# Exercise objective:
Only the lines from the start of the material through the line containing "wasm.setup();" are to be extracted, exactly as they appear.

# Listed entries:
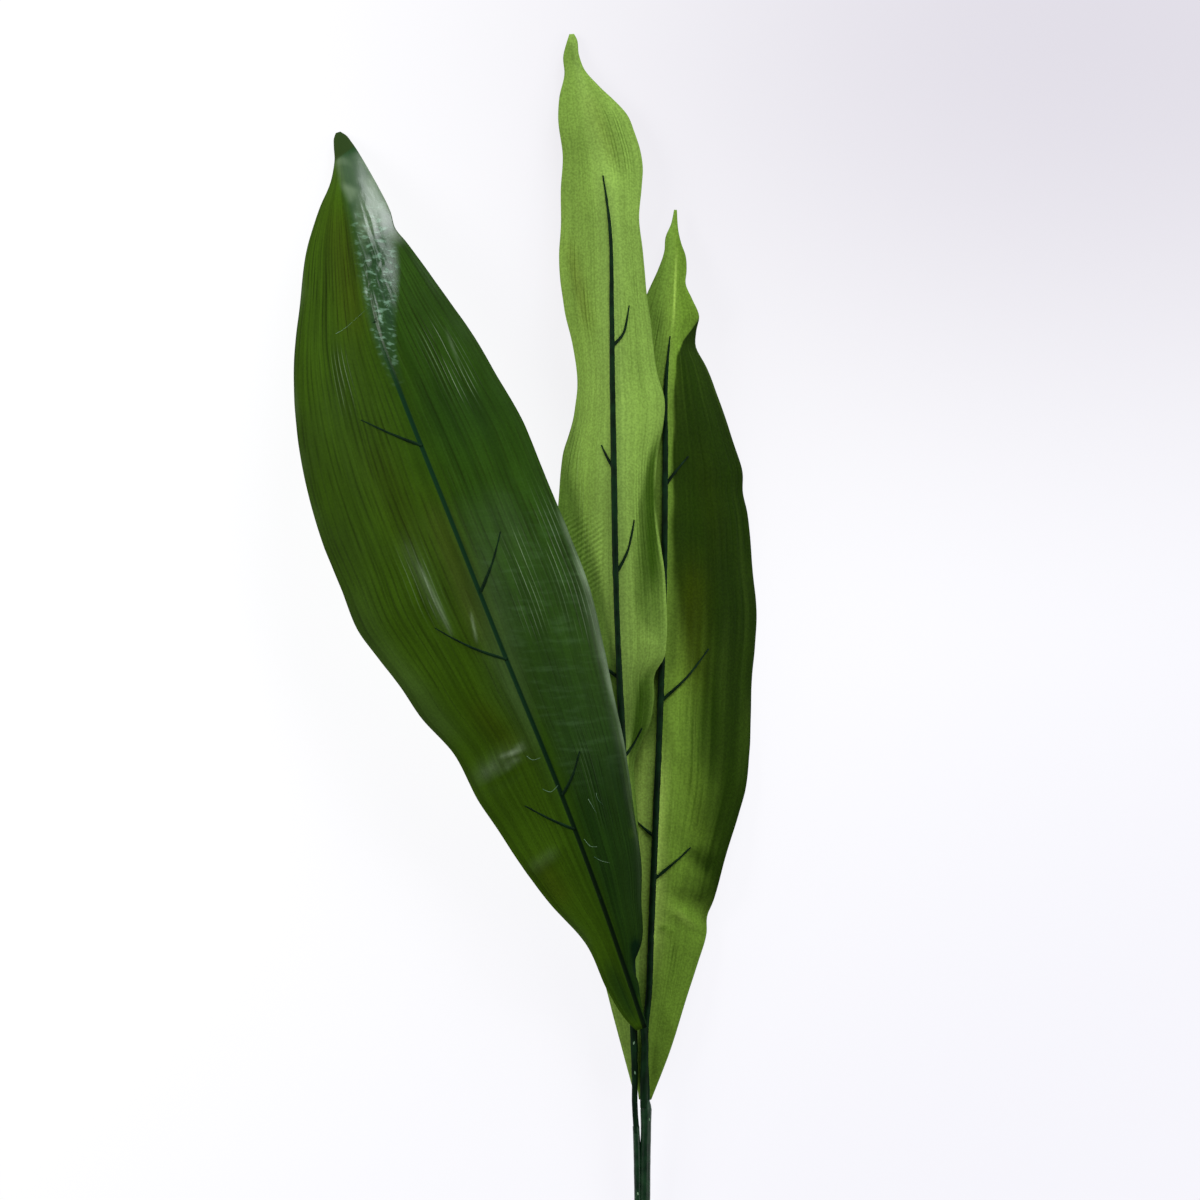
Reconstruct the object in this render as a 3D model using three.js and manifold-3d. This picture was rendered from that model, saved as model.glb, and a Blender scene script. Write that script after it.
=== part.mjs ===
// A spray of three aspidistra leaves on one moulded stem, laid down on a flat surface.
// Millimetres. +Z is up from the surface, +Y runs from the cut end of the stem towards the leaf tips.
// The first leaf lies on top with its glossy face up. The second and third lie below it with
// their paler backs and their raised ribs up. The spray rests on three low points: the cut end
// of the stem, the tip of the first leaf and the outer margin of the third.
import * as THREE from "three";
import { mergeVertices } from "three/addons/utils/BufferGeometryUtils.js";
import Module from "manifold-3d";

const wasm = await Module();
wasm.setup();

const bladeThickness = 0.7;
const seatGap = 0.3; // between a blade and the rib that carries it
const ribRadius = 1.5;
const spurRadius = 0.55;
const wireRadius = 0.5;
const boreRadius = 0.8; // the hole that a wire runs in
const jointGap = 0.35; // between the foot of a rib and the top of the stem

const bladeRows = 46;
const halfColumns = 5;
const tipCrowding = 1.25; // above 1, rows lie closer together towards the tip
const ribSides = 8;
const spurSides = 6;
const wireSides = 6;
const stemSides = 12;

const glossGreen = 0x2f5213;
const backGreen = 0x6f9a3c;
const ribGreen = 0x14301c;
const steelGrey = 0x8d9296;

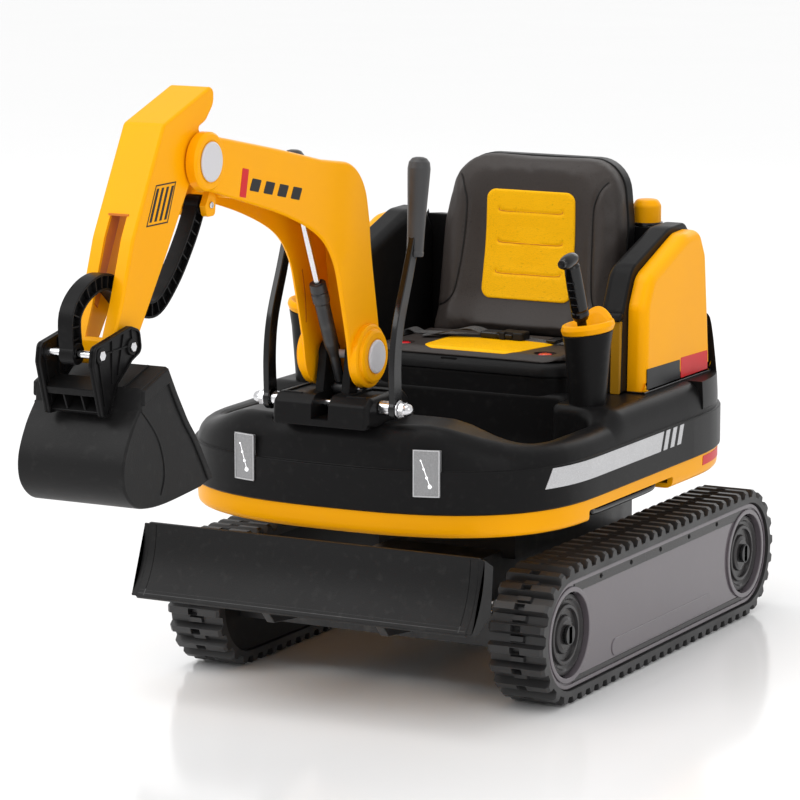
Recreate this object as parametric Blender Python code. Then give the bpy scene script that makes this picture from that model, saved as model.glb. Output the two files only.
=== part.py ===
"""Ride-on toy excavator with rubber tracks, a slewing upper body and a working digging arm.

Metres, +Z up. The machine faces -Y, and its left side is +X. Shapes are written in machine
coordinates, whose Y runs back from a point under the seat's front. MIDDLE moves them so that
the origin is the centre of the whole object's footprint, on the ground.
"""
import math

import bmesh
import bpy
from mathutils import Matrix, Vector

# Driving dimensions
FRONT_REACH = 0.9432
REAR_REACH = 0.4885
MIDDLE = (FRONT_REACH - REAR_REACH) / 2
GAP = 0.0003
LEFT, RIGHT = 1, -1
SIDES = (("left", LEFT), ("right", RIGHT))

# Tracks
TRACK_OUT = 0.28
TRACK_IN = 0.2003
HUB_Z = 0.0915
HUB_FRONT = -0.178
HUB_REAR = 0.397
TREAD_TIP = 0.0915
TREAD_ROOT = 0.081
BELT_INSIDE = 0.073
TREAD_BARS = 64
WHEEL_RADIUS = 0.0712
HUB_RADIUS = 0.0535
AXLE_RADIUS = 0.008
CHASSIS_WALL = 0.003

# Slewing
SLEW_Y = 0.11
TURNTABLE_Z = 0.1953

# Upper body
TRAY_BOTTOM = 0.231
TRAY_TOP = 0.262
HULL_HALF_WIDTH = 0.282
HULL_FRONT = -0.338
HULL_REAR = 0.435
HULL_WALL = 0.005
CREASE_Z = 0.318
HOOD_Z = 0.374
DECK_Z = 0.344
REAR_DECK_Z = 0.3625
REAR_DECK_TOP = REAR_DECK_Z + GAP
WELL_FLOOR = 0.285
WELL_HALF = 0.236
HOOD_REAR = -0.232

# Digging arm pivots, as (y, z)
BOOM_PIVOT = (-0.288, 0.456)
ARM_PIVOT = (-0.69, 0.747)
BUCKET_PIVOT = (-0.863, 0.549)
LINK_PIN = (-0.930, 0.548)
LINK_TOP = (-0.652, 0.690)
STRUT_FOOT = (-0.290, 0.412)
STRUT_TOP = (-0.401, 0.665)
STRUT_LIP = (-0.354, 0.557)
BOOM_HALF = 0.0355
ARM_HALF = 0.0285
BRACKET_HALF = 0.040
BUCKET_HALF = 0.0725
SHELL = 0.004
PIN_RADIUS = 0.006
PIN_WAIST = 0.005
PIN_BORE = 0.0063

# Levers, joysticks, blade
LEVER_PIVOT = (-0.314, 0.395)
LEVER_X = 0.092
STICK_PIVOT = (0.001, 0.468)
STICK_X = 0.2045
POD_X = 0.209
BUTTON_X = 0.109
BUTTON_Y = 0.086
BLADE_PIVOT = (-0.226, 0.105)

MATERIALS = {
    "yellow_plastic": ((0.93, 0.45, 0.01), 0.35, 0.0),
    "black_plastic": ((0.02, 0.02, 0.022), 0.4, 0.0),
    "grey_plastic": ((0.07, 0.065, 0.07), 0.3, 0.0),
    "track_rubber": ((0.025, 0.025, 0.027), 0.6, 0.0),
    "seat_vinyl": ((0.045, 0.038, 0.036), 0.5, 0.0),
    "grip_rubber": ((0.06, 0.06, 0.062), 0.7, 0.0),
    "belt_webbing": ((0.03, 0.03, 0.032), 0.8, 0.0),
    "black_steel": ((0.03, 0.03, 0.032), 0.45, 0.8),
    "bright_steel": ((0.75, 0.75, 0.76), 0.2, 1.0),
    "button_red": ((0.7, 0.02, 0.03), 0.3, 0.0),
}

# Bodies: name, parent body, joint axis point in machine coordinates
BODIES = [
    ("root", None, (0, 0, 0)),
    ("wheel_front_left", "root", (0, HUB_FRONT, HUB_Z)),
    ("wheel_rear_left", "root", (0, HUB_REAR, HUB_Z)),
    ("wheel_front_right", "root", (0, HUB_FRONT, HUB_Z)),
    ("wheel_rear_right", "root", (0, HUB_REAR, HUB_Z)),
    ("blade", "root", (0, *BLADE_PIVOT)),
    ("upper", "root", (0, SLEW_Y, TURNTABLE_Z)),
    ("boom", "upper", (0, *BOOM_PIVOT)),
    ("strut_tube", "upper", (0, *STRUT_FOOT)),
    ("strut_rod", "strut_tube", (0, *STRUT_TOP)),
    ("arm", "boom", (0, *ARM_PIVOT)),
    ("bucket", "arm", (0, *BUCKET_PIVOT)),
    ("link", "bucket", (0, *LINK_PIN)),
    ("lever_left", "upper", (0, *LEVER_PIVOT)),
    ("lever_right", "upper", (0, *LEVER_PIVOT)),
    ("joystick_left", "upper", (STICK_X, *STICK_PIVOT)),
    ("joystick_right", "upper", (-STICK_X, *STICK_PIVOT)),
    ("button_left", "upper", (BUTTON_X, BUTTON_Y, 0.407)),
    ("button_right", "upper", (-BUTTON_X, BUTTON_Y, 0.407)),
]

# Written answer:
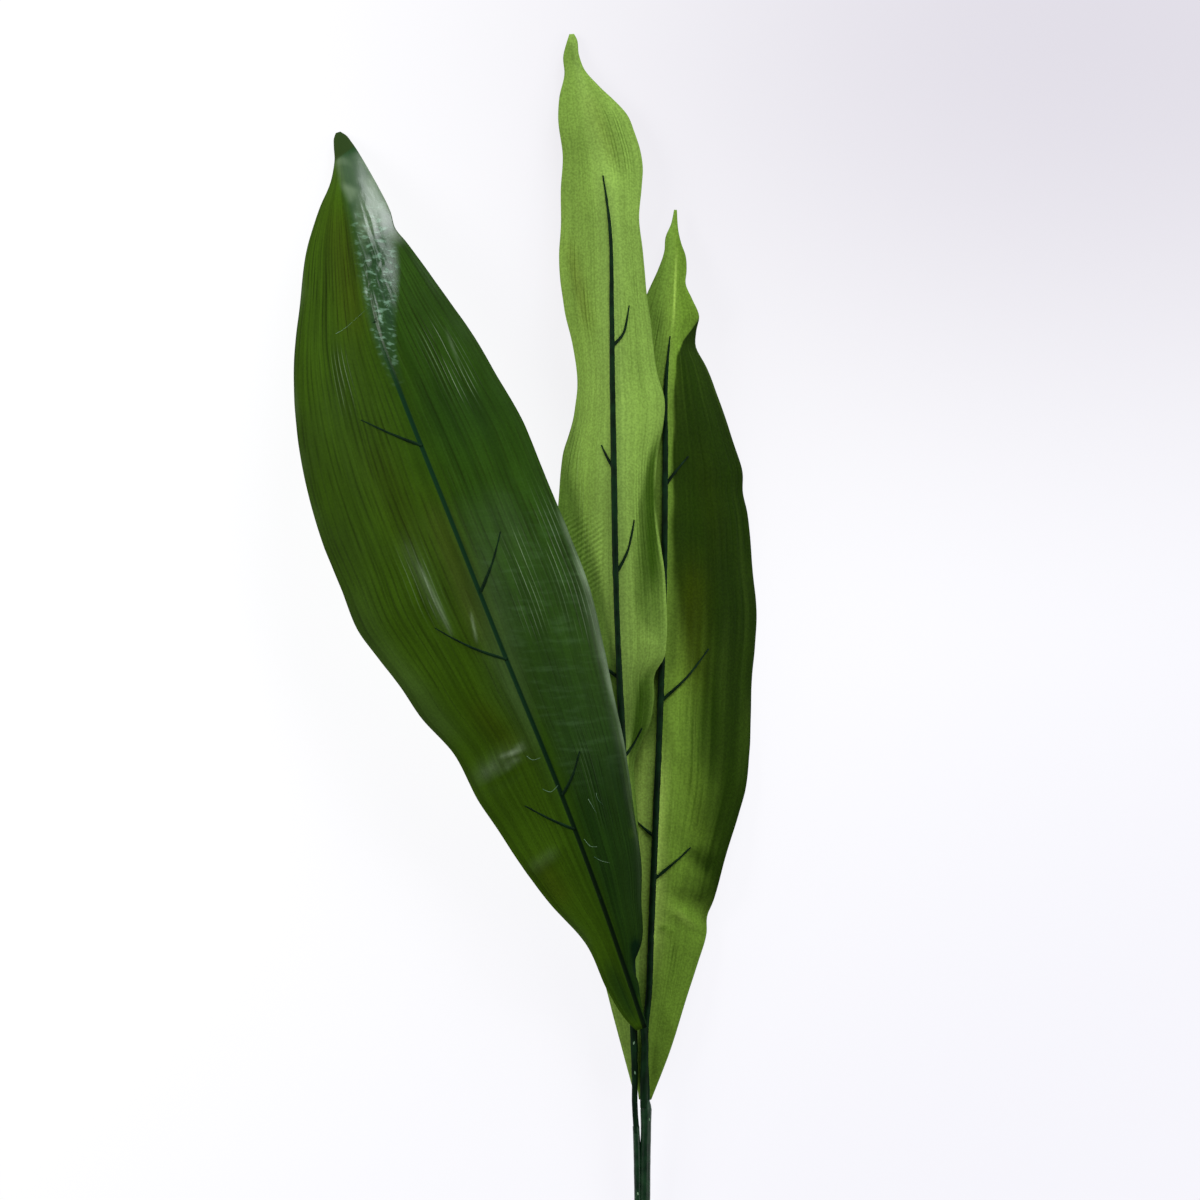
Reconstruct the object in this render as a 3D model using three.js and manifold-3d. This picture was rendered from that model, saved as model.glb, and a Blender scene script. Write that script after it.
=== part.mjs ===
// A spray of three aspidistra leaves on one moulded stem, laid down on a flat surface.
// Millimetres. +Z is up from the surface, +Y runs from the cut end of the stem towards the leaf tips.
// The first leaf lies on top with its glossy face up. The second and third lie below it with
// their paler backs and their raised ribs up. The spray rests on three low points: the cut end
// of the stem, the tip of the first leaf and the outer margin of the third.
import * as THREE from "three";
import { mergeVertices } from "three/addons/utils/BufferGeometryUtils.js";
import Module from "manifold-3d";

const wasm = await Module();
wasm.setup();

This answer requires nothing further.